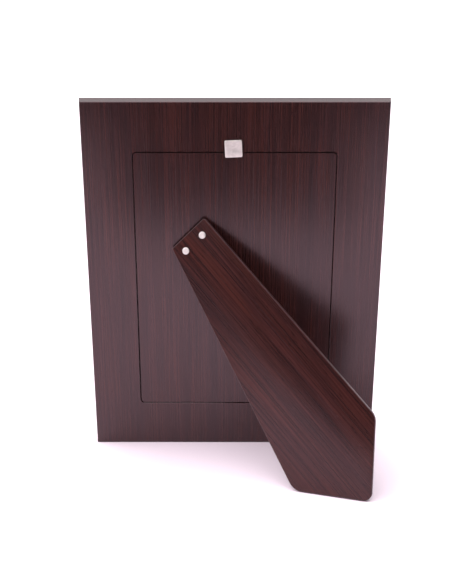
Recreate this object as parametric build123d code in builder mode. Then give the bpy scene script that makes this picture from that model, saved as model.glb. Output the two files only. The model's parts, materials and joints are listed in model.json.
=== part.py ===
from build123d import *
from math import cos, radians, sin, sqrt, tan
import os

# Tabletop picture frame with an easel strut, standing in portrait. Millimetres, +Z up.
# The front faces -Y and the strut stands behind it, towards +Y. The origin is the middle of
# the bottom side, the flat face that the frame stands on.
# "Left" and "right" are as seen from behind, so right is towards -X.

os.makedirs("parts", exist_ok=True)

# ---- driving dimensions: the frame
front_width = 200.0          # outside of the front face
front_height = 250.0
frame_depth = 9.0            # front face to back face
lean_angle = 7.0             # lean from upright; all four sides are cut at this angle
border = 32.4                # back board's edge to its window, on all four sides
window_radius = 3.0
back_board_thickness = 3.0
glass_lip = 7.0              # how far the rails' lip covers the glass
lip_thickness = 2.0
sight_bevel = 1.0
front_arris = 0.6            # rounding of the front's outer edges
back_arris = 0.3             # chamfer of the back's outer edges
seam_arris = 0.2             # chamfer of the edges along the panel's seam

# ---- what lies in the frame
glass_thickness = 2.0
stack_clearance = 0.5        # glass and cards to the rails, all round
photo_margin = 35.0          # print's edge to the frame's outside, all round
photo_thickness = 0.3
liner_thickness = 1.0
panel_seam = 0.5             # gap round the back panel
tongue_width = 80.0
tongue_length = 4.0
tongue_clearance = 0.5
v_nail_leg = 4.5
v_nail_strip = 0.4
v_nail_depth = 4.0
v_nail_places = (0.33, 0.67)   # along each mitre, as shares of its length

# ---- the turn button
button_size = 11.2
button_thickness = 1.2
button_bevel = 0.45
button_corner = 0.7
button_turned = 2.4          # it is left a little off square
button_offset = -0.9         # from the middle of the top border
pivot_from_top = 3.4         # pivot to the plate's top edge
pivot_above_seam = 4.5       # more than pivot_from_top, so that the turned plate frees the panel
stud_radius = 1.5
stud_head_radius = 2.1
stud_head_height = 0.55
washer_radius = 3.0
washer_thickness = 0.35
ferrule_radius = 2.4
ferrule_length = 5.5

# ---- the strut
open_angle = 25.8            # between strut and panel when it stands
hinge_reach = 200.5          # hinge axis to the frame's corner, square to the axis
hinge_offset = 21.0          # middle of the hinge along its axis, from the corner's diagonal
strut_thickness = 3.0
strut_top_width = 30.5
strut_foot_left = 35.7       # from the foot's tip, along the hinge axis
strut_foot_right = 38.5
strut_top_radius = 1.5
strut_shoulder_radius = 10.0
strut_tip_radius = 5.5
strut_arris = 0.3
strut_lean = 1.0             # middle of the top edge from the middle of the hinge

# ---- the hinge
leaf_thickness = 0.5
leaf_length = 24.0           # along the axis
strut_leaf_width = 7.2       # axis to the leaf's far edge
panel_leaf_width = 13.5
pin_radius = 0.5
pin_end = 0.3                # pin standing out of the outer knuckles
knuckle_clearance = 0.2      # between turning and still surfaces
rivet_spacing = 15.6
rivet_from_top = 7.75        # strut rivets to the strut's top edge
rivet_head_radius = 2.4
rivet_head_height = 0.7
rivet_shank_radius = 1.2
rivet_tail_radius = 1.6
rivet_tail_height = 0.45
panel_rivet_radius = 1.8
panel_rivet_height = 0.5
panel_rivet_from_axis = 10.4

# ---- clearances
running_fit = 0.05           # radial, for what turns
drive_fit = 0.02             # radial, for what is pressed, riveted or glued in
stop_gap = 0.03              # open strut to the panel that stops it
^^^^
# [WHAT TO WORK ON]
Extract all of the data shown above and repeat it verbatim.

# [TASK SOLUTION]
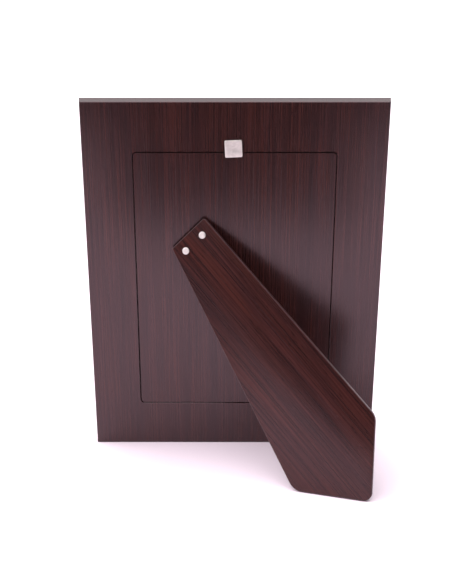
Recreate this object as parametric build123d code in builder mode. Then give the bpy scene script that makes this picture from that model, saved as model.glb. Output the two files only. The model's parts, materials and joints are listed in model.json.
=== part.py ===
from build123d import *
from math import cos, radians, sin, sqrt, tan
import os

# Tabletop picture frame with an easel strut, standing in portrait. Millimetres, +Z up.
# The front faces -Y and the strut stands behind it, towards +Y. The origin is the middle of
# the bottom side, the flat face that the frame stands on.
# "Left" and "right" are as seen from behind, so right is towards -X.

os.makedirs("parts", exist_ok=True)

# ---- driving dimensions: the frame
front_width = 200.0          # outside of the front face
front_height = 250.0
frame_depth = 9.0            # front face to back face
lean_angle = 7.0             # lean from upright; all four sides are cut at this angle
border = 32.4                # back board's edge to its window, on all four sides
window_radius = 3.0
back_board_thickness = 3.0
glass_lip = 7.0              # how far the rails' lip covers the glass
lip_thickness = 2.0
sight_bevel = 1.0
front_arris = 0.6            # rounding of the front's outer edges
back_arris = 0.3             # chamfer of the back's outer edges
seam_arris = 0.2             # chamfer of the edges along the panel's seam

# ---- what lies in the frame
glass_thickness = 2.0
stack_clearance = 0.5        # glass and cards to the rails, all round
photo_margin = 35.0          # print's edge to the frame's outside, all round
photo_thickness = 0.3
liner_thickness = 1.0
panel_seam = 0.5             # gap round the back panel
tongue_width = 80.0
tongue_length = 4.0
tongue_clearance = 0.5
v_nail_leg = 4.5
v_nail_strip = 0.4
v_nail_depth = 4.0
v_nail_places = (0.33, 0.67)   # along each mitre, as shares of its length

# ---- the turn button
button_size = 11.2
button_thickness = 1.2
button_bevel = 0.45
button_corner = 0.7
button_turned = 2.4          # it is left a little off square
button_offset = -0.9         # from the middle of the top border
pivot_from_top = 3.4         # pivot to the plate's top edge
pivot_above_seam = 4.5       # more than pivot_from_top, so that the turned plate frees the panel
stud_radius = 1.5
stud_head_radius = 2.1
stud_head_height = 0.55
washer_radius = 3.0
washer_thickness = 0.35
ferrule_radius = 2.4
ferrule_length = 5.5

# ---- the strut
open_angle = 25.8            # between strut and panel when it stands
hinge_reach = 200.5          # hinge axis to the frame's corner, square to the axis
hinge_offset = 21.0          # middle of the hinge along its axis, from the corner's diagonal
strut_thickness = 3.0
strut_top_width = 30.5
strut_foot_left = 35.7       # from the foot's tip, along the hinge axis
strut_foot_right = 38.5
strut_top_radius = 1.5
strut_shoulder_radius = 10.0
strut_tip_radius = 5.5
strut_arris = 0.3
strut_lean = 1.0             # middle of the top edge from the middle of the hinge

# ---- the hinge
leaf_thickness = 0.5
leaf_length = 24.0           # along the axis
strut_leaf_width = 7.2       # axis to the leaf's far edge
panel_leaf_width = 13.5
pin_radius = 0.5
pin_end = 0.3                # pin standing out of the outer knuckles
knuckle_clearance = 0.2      # between turning and still surfaces
rivet_spacing = 15.6
rivet_from_top = 7.75        # strut rivets to the strut's top edge
rivet_head_radius = 2.4
rivet_head_height = 0.7
rivet_shank_radius = 1.2
rivet_tail_radius = 1.6
rivet_tail_height = 0.45
panel_rivet_radius = 1.8
panel_rivet_height = 0.5
panel_rivet_from_axis = 10.4

# ---- clearances
running_fit = 0.05           # radial, for what turns
drive_fit = 0.02             # radial, for what is pressed, riveted or glued in
stop_gap = 0.03              # open strut to the panel that stops it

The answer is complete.